Local businesses missing out on tourism custom       
Two in five (41%) businesses nationwide say their main concern is ‘more tourists using Dublin and other cities as a touring base rather than staying locally’. This is the most frequently stated of all concerns. If Dublin-based businesses are excluded, the proportion stating this concern rises to 48%. This finding is not just limited to accommodation providers, but is consistent across all industry sectors.

Hotels contribute strongly to overall Paid Service Accommodation (PSA) performance   
The PSA sector has enjoyed a good start to 2017, with over half (54%) of businesses increasing their visitors and a further quarter (25%) achieving the same level.

Hotels have started the year on a positive note, with well over half (58%) reporting increased visitor volumes compared to the same period last year. Profitability is very healthy – the majority (60%) of hotels have increased their profitability, compared to only a minority (16%) reporting to be down.

Guesthouses have experienced a reasonable start to the year, with about a third (35%) of businesses up on visitors and two in five (41%) maintaining the same level. However, profitability is down on balance: one in five (21%) have increased profitability this year, but two in five (41%) are down.

B&Bs have had a mixed start to the year, with 27% increasing their visitor volumes, but about the same proportion (28%) have experienced a decrease. However, expectations for the remainder of the year are positive, with 43% expecting an increase in visitors and a similar proportion (40%) expecting the same level. 

Self-catering boosted by visitors from further afield
The self catering sector has also experienced a mixed start to the year, with a third (33%) increasing their visitor levels, but a similar proportion (32%) experiencing a decrease.

Markets closest to home – Republic of Ireland, Northern Ireland and Britain – are all down. However, the North American market (up for 33% of businesses) and the French market (up for 32% of businesses) are performing relatively well.

Germans taking up the beds in hostels 
Hostels have been busy so far this year, with 42% increasing their visitors and 43% receiving the same level.

Germans have been getting to the beds first.
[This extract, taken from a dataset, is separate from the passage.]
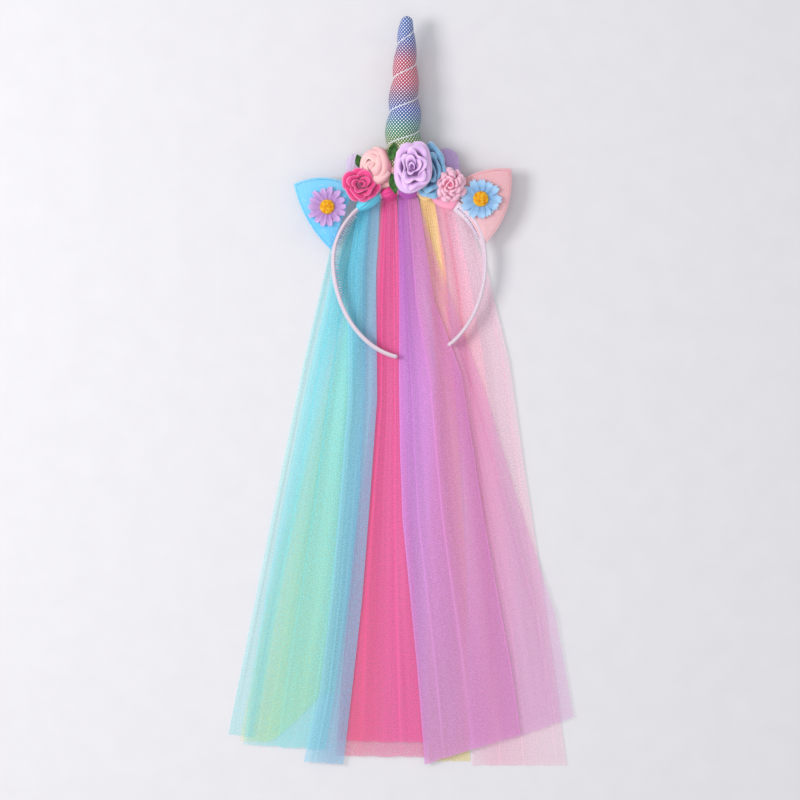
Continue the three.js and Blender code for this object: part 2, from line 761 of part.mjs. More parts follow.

Over half (54%) of hostels have welcomed more German visitors compared to the same period last year.

Let’s go camping    
The caravan and camping sector has enjoyed a significant boost from Irish holidaymakers staying in Ireland. 44% of caravan & campsites say the domestic market is up. About three in four (76%) caravan & campsites state ‘Irish people holidaying in Ireland’ as a positive factor affecting their business this year.

Very high footfall at attractions 
Attractions are enjoying an excellent year so far, with 70% of businesses receiving more visitors. This success is expected to continue, with an even higher proportion (77%) of attractions expecting growth during the remainder of the year.

Restaurants hindered by exchange rates        
Tourist custom to restaurants appears to be doing well in domestic, North American and Eurozone markets, but not Sterling (£) markets (Britain and Northern Ireland). Two in five (41%) restaurants state the Sterling/Euro exchange rate as an issue of concern this year. A third (33%) say that visitors are spending less – the highest proportion stating this concern of any industry sector.

On a positive note, tourism custom is expected to pick up. The majority (62%) of restaurants expect to be up on tourist visitors during the remainder of the year.

Golf clubs finding the fairway     
44% of golf clubs have hosted more tourist customers to date this year, and a similar proportion (41%) have received the same level. Many (71%) cite ‘own marketing’ as a positive factor – the highest of any industry sector.

Golf clubs are also the only sector apart from attractions to maintain their level of British customers.